A: YES! The flu vaccine protects against the higher risk of severe flu disease during pregnancy AND protects the newborn from flu during the first few months of life.
TL;DR: Flu season looks especially bad this year. Influenza (“the flu”) vaccination is strongly recommended in pregnancy. Because the virus is seasonal, vaccination is recommended as soon as the vaccine becomes available, rather than at a specific time in the pregnancy. It can be received in all trimesters and will help protect both the pregnant person and the infant after birth.
Influenza Infection during pregnancy is more dangerous than when not pregnant.

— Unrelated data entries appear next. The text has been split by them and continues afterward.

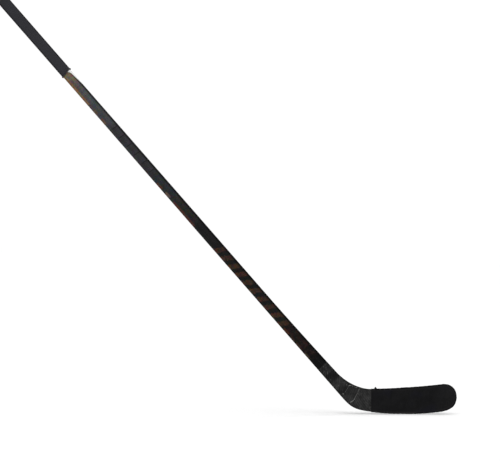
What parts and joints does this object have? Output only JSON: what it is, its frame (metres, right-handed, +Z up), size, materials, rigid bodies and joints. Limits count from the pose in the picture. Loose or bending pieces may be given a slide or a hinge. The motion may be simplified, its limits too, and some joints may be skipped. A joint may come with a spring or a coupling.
{
  "type": "ice hockey stick",
  "caption": "One-piece composite ice hockey stick with a rectangular tube shaft, a curved cloth-taped blade, a soft grip sleeve and a tape knob.",
  "frame": {"origin": "lowest point of the blade's rocker, on the worn flat of the tape, where the blade meets the ice", "axes": "+X along the blade towards the toe, +Z up, and +Y towards the backhand side; the shaft rises towards -X in the plane y = 0, and the forehand face looks towards -Y"},
  "size_m": [1.3141, 0.0334, 1.206],
  "materials": {
    "shaft_carbon": "clear-coated carbon laminate, dark with copper-brown diagonal bands, satin gloss",
    "grip_rubber": "matt fine-textured grip sleeve",
    "bead_rubber": "matt rolled edge",
    "cloth_tape": "matt woven cotton tape",
    "cap_plastic": "fine moulded texture",
    "inner_carbon": "raw laminate",
    "adhesive": "cured epoxy film",
    "blade_carbon": "woven carbon laminate, worn satin",
    "core_foam": "closed-cell foam"
  },
  "bodies": {
    "root": {"shaft_tube": "shaft_carbon", "grip_sleeve": "grip_rubber", "grip_end_bead": "bead_rubber", "knob_tape": "cloth_tape", "end_cap": "cap_plastic", "hosel_tenon": "inner_carbon", "fuse_adhesive": "adhesive", "blade_forehand_skin": "blade_carbon", "blade_backhand_skin": "blade_carbon", "blade_upper_core": "core_foam", "blade_lower_core": "core_foam", "blade_rib": "inner_carbon", "blade_tape": "cloth_tape"}
  },
  "joints": []
}
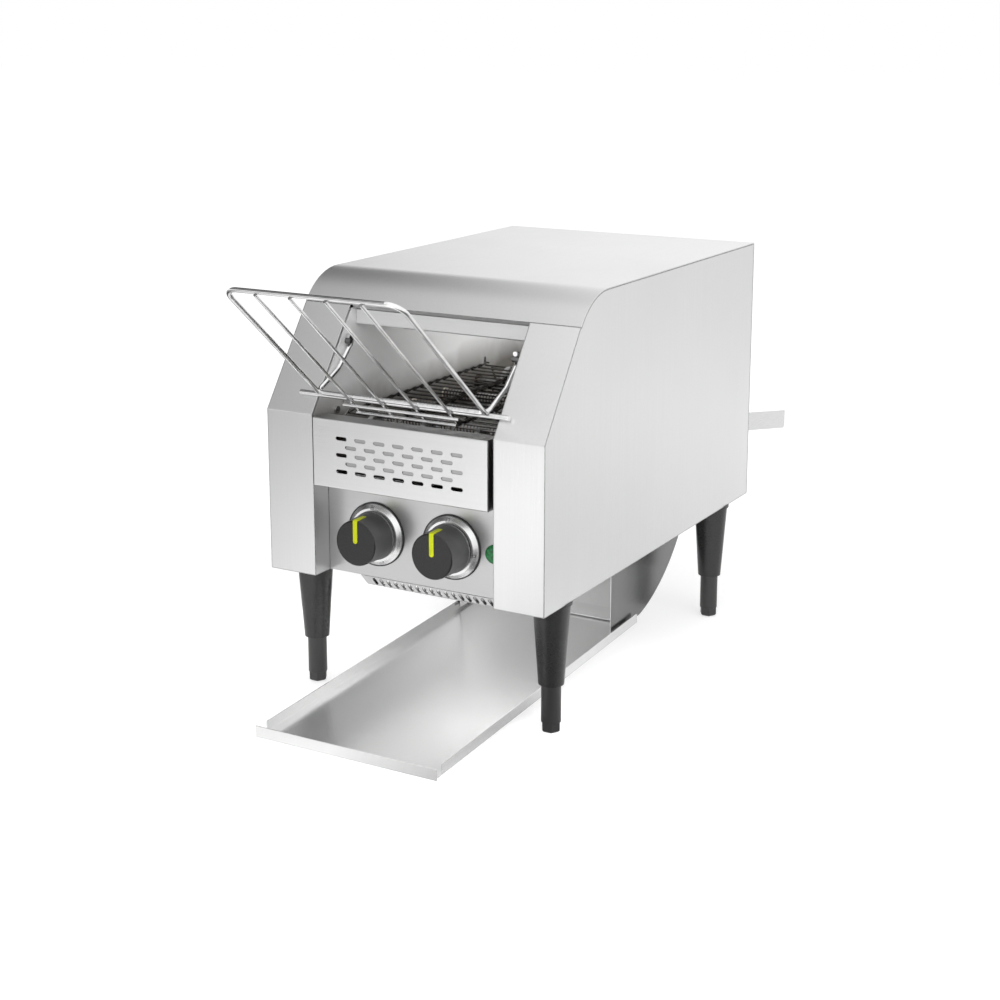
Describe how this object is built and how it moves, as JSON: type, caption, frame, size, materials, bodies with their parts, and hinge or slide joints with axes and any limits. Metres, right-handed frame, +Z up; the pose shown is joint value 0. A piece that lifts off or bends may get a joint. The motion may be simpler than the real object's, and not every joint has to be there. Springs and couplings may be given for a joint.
{
  "type": "conveyor toaster",
  "caption": "Conveyor toaster: folded stainless case on adjustable legs, wire feed rack, wire belt between heater tubes, curved rear chute and a sliding exit tray.",
  "frame": {"origin": "middle of the overall box at floor level, under the feet", "axes": "+X to the right as seen by a person at the front, the front faces -Y, +Z up"},
  "size_m": [0.291, 0.6981, 0.4093],
  "materials": {
    "stainless": "brushed",
    "steel": "plain",
    "wire": "polished wire",
    "dial": "satin",
    "quartz": "frosted",
    "ceramic": "matte",
    "bearing": "sintered",
    "motor": "plain",
    "black_plastic": "moulded",
    "pointer": "bright",
    "gasket": "matte",
    "lens": "translucent"
  },
  "bodies": {
    "case": {"right_side_panel": "stainless", "left_side_panel": "stainless", "top_cover": "stainless", "rear_panel": "stainless", "base_pan": "stainless", "control_panel": "stainless", "front_vent_panel": "stainless", "intake_strip": "stainless", "inner_wall_right": "stainless", "inner_wall_left": "stainless", "header_plate": "stainless", "upper_reflector": "stainless", "lower_reflector": "stainless", "chamber_floor": "stainless", "rear_baffle": "stainless", "upper_heater_tubes": "quartz", "lower_heater_tubes": "quartz", "heater_caps": "ceramic", "conveyor_belt": "wire", "shaft_bushes": "bearing", "drive_chain": "steel", "gear_motor": "motor", "motor_bracket": "steel", "rear_chute": "stainless", "rack_pegs": "steel", "speed_dial": "dial", "heat_dial": "dial", "speed_control": "black_plastic", "heat_control": "black_plastic", "dial_gaskets": "gasket", "pilot_lens": "lens", "pilot_body": "black_plastic", "leg_front_left": "black_plastic", "leg_front_right": "black_plastic", "leg_rear_left": "black_plastic", "leg_rear_right": "black_plastic", "leg_nuts": "steel", "rear_spacer_right": "stainless", "rear_spacer_left": "stainless", "cord_gland": "black_plastic", "case_screws": "steel"},
    "drive_axle": {"drive_shaft": "steel", "drive_sprockets": "steel", "shaft_sprocket": "steel"},
    "idler_axle": {"idler_shaft": "steel", "idler_sprockets": "steel"},
    "motor_output": {"motor_shaft": "steel", "motor_sprocket": "steel"},
    "speed_knob_set": {"speed_knob": "black_plastic", "speed_pointer": "pointer", "speed_spindle": "steel"},
    "heat_knob_set": {"heat_knob": "black_plastic", "heat_pointer": "pointer", "heat_spindle": "steel"},
    "tray": {"exit_tray": "stainless"},
    "rack": {"feed_rack": "wire"},
    "front_left_foot": {"foot_front_left": "black_plastic"},
    "front_right_foot": {"foot_front_right": "black_plastic"},
    "rear_left_foot": {"foot_rear_left": "black_plastic"},
    "rear_right_foot": {"foot_rear_right": "black_plastic"}
  },
  "joints": [
    {"name": "drive_shaft_spin", "type": "hinge", "parent": "case", "child": "drive_axle", "pos_m": [0, 0.07715, 0.25], "axis": [-1, 0, 0], "continuous": true, "deforming": ["conveyor_belt", "drive_chain"]},
    {"name": "idler_shaft_spin", "type": "hinge", "parent": "case", "child": "idler_axle", "pos_m": [0, -0.17485, 0.25], "axis": [-1, 0, 0], "continuous": true},
    {"name": "motor_shaft_spin", "type": "hinge", "parent": "case", "child": "motor_output", "pos_m": [0.112, 0.01015, 0.172], "axis": [-1, 0, 0], "continuous": true},
    {"name": "speed_knob_turn", "type": "hinge", "parent": "case", "child": "speed_knob_set", "pos_m": [-0.042, -0.21, 0.164], "axis": [0, 1, 0], "range_deg": [0, 270]},
    {"name": "heat_knob_turn", "type": "hinge", "parent": "case", "child": "heat_knob_set", "pos_m": [0.038, -0.21, 0.164], "axis": [0, 1, 0], "range_deg": [0, 270]},
    {"name": "tray_slide", "type": "slide", "parent": "case", "child": "tray", "axis": [0, -1, 0], "range_m": [0, 0.3]},
    {"name": "rack_tilt", "type": "hinge", "parent": "case", "child": "rack", "pos_m": [0, -0.16385, 0.333], "axis": [-1, 0, 0], "range_deg": [0, 45]},
    {"name": "front_left_foot_slide", "type": "slide", "parent": "case", "child": "front_left_foot", "axis": [0, 0, 1], "range_m": [0, 0.02]},
    {"name": "front_right_foot_slide", "type": "slide", "parent": "case", "child": "front_right_foot", "axis": [0, 0, 1], "range_m": [0, 0.02]},
    {"name": "rear_left_foot_slide", "type": "slide", "parent": "case", "child": "rear_left_foot", "axis": [0, 0, 1], "range_m": [0, 0.02]},
    {"name": "rear_right_foot_slide", "type": "slide", "parent": "case", "child": "rear_right_foot", "axis": [0, 0, 1], "range_m": [0, 0.02]}
  ],
  "couplings": [
    {"joint": "idler_shaft_spin", "follows": "drive_shaft_spin", "ratio": 1},
    {"joint": "motor_shaft_spin", "follows": "drive_shaft_spin", "ratio": 1.4444}
  ]
}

Pregnant individuals have higher rates of hospitalization, intensive care admission, and death from flu compared to the general population. While passing flu to your baby while pregnant is rare, infection can lead to increased risk of preterm birth, low birth weight, and even pregnancy loss. Vaccination decreases the risk of influenza infection and reduces the severity of illness if infection does occur.
In addition to protecting the pregnant person, protective antibodies from vaccination cross the placenta to the fetus. This protects an infant for up to six months after birth. This is particularly important since the youngest babies are most at risk of severe disease from respiratory viruses like the flu. Babies cannot be vaccinated until six months, so this passive immunity is important to protect them after birth.
While vaccination is the single best protection against the flu for pregnant people, other harm reduction strategies can help. Like any respiratory virus, avoiding contact with people who are sick, washing hands frequently, and avoiding touching your face can decrease transmission. Consider masking in high-risk situations to further decrease risk (see recent post on masking sometimes: https://dearpandemic.org/mask-sometimes/).
If you get the flu while pregnant or have a known high-risk exposure, you should speak to your clinician. Antiviral medications can be given in pregnancy and may be an option in those situations.
Other vaccines? In addition to the flu vaccine, Tdap (tetanus, diphtheria, pertussis) and COVID vaccines are also recommended in pregnancy. Tdap is recommended specifically for the “p”, which stands for pertussis, or “whooping cough.” Most of the severe disease and deaths from whooping cough occur in newborns under 3 months of age. Vaccination in the third trimester of each pregnancy passes on important antibodies to decrease this risk.
COVID vaccination continues to be recommended for all pregnant and recently pregnant individuals. Like flu, this should be given if it has not been received prior to pregnancy or if due for bivalent booster, regardless of gestational age. It can be given in any trimester. For both primary series and booster, mRNA COVID-19 vaccines are preferred.
Flu, COVID, and Tdap vaccines are safe to be given at the same time. Flu and covid vaccines are recommended as soon as available/eligible. Tdap should be given between 28-36 weeks to ensure ideal passive immunity for the baby.
Flu season has ramped up early this year, with reports of more severe disease than normal. This is of particular concern for pregnant individuals and their babies, who both are at increased risk. Vaccination is safe and strongly recommended in pregnancy to decrease that risk.
Stay safe, stay well, get vaccinated!